Era lecito aspettarsi una maggiore sensibilità e capacità di osservazione da parte di Laura Boldrini, visto che come Natale viene dai ranghi del giornalismo, anzi viene dai ranghi del “portavocismo”: è stata infatti per 14 anni una portavoce per l’Italia dell’Alto Commissariato delle Nazioni Unite per i Rifugiati dal 1998 al 2012. Inoltre, come se non bastasse, è anche lei una giornalista, oltre che moglie separata di un giornalista e compagna per anni di un altro giornalista.

Ci si poteva quindi attendere una sua maggiore attenzione per i suoi meno fortunati colleghi portavoce e giornalisti di fatto, che affollano il parlamento certo non meno dei parlamentari. Oltretutto è inevitabile che chi presiede la Camera e il proprio portavoce/addetto stampa abbiano spesso a che fare con i portavoce/addetti stampa di chi alla Camera ci sta come parlamentare e non come passante o impiegato.
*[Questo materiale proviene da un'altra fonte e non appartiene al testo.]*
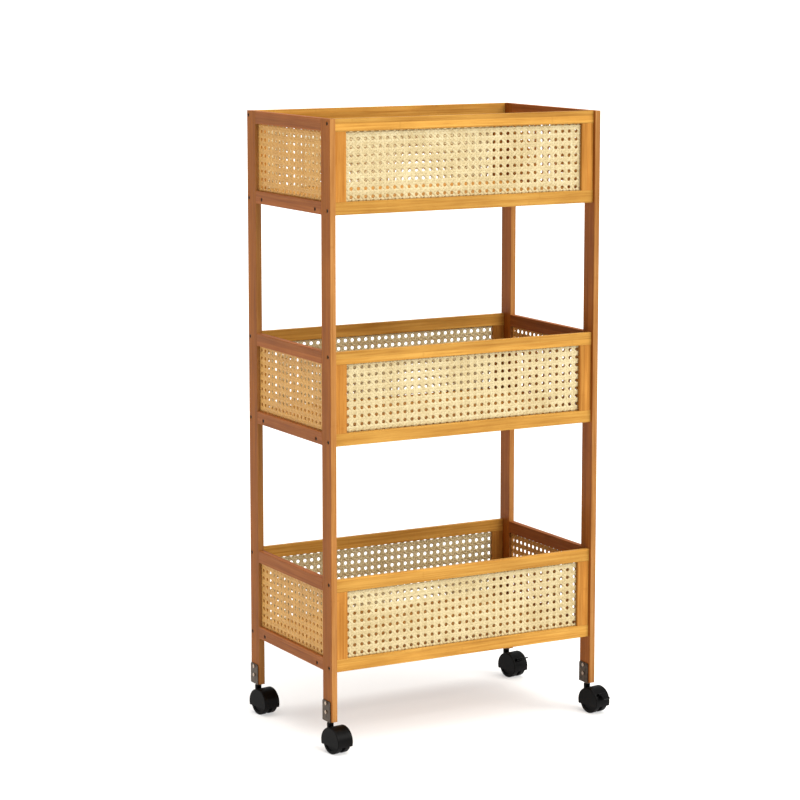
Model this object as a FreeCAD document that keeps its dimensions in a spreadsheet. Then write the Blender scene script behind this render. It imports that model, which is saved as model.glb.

Come nel caso della “portaborse” Federica B., la presidente della Camera dei Deputati ci ha tenuto a precipitarsi a dire la sua anche sulla vicenda Argento/Weinstein: a botta calda e in un’intervista al Corriere della Sera anche se era impegnata da giorni a New York e in Canada. Bene. Non vorremmo però che tutto si riducesse a pubblicità per sé e invece per gli altri a prosecuzione della beata ignoranza della loro situazione: vale a dire, in questo caso, della massa – soprattutto femminile – di chi pedala come ufficio stampa e/o come portavoce con contratti un po’ troppo disinvolti o addirittura assenti e paghe un po’ troppo di comodo e anoressiche.

Un ulteriore motivo di opportuna e doverosa chiarezza è rappresentato dal fatto che, come abbiamo visto, stando alle notizie che circolano Asia Argento e Laura Boldrini saranno alla guida della manifestazione nazionale indetta per il 24 novembre per protestare contro molestie e abusi sessuali sulle donne. Molte delle quali, si noti bene, lavorano in uffici stampa e come portavoce: difficile difendersi da eventuali molestie e abusi del “principale” se si resta prive di diritti acquisiti e quindi ricattabili di fatto.

Si è provveduto o si sta almeno provvedendo a far passare alle dipendenze del parlamento, come succede in vari Paesi civili, anziché, nonostante le chiacchiere e la solidarietà di maniera, farli restare alle dipendenze dei singoli parlamentari? I quali per pagare i propri “portaborse” prendono ogni mese in busta paga altri 3.700 euro. Finché questi soldi passeranno per le tasche degli onorevoli è difficile che il malcostume cambi. A meno di un’apposita clausola nel regolamento delle Camere, con annessi controlli. Fino ad oggi però non se ne vede neppure l’ombra.

Forse è il caso che la manifestazione del 24 si cerchi altre madrine. Oppure che non ci si lamenti troppo in caso di flop. Che speriamo comunque non ci sia. Ci auguriamo anzi quel largo successo del quale il grave tema sollevato dalla manifestazione ha bisogno e che sicuramente merita.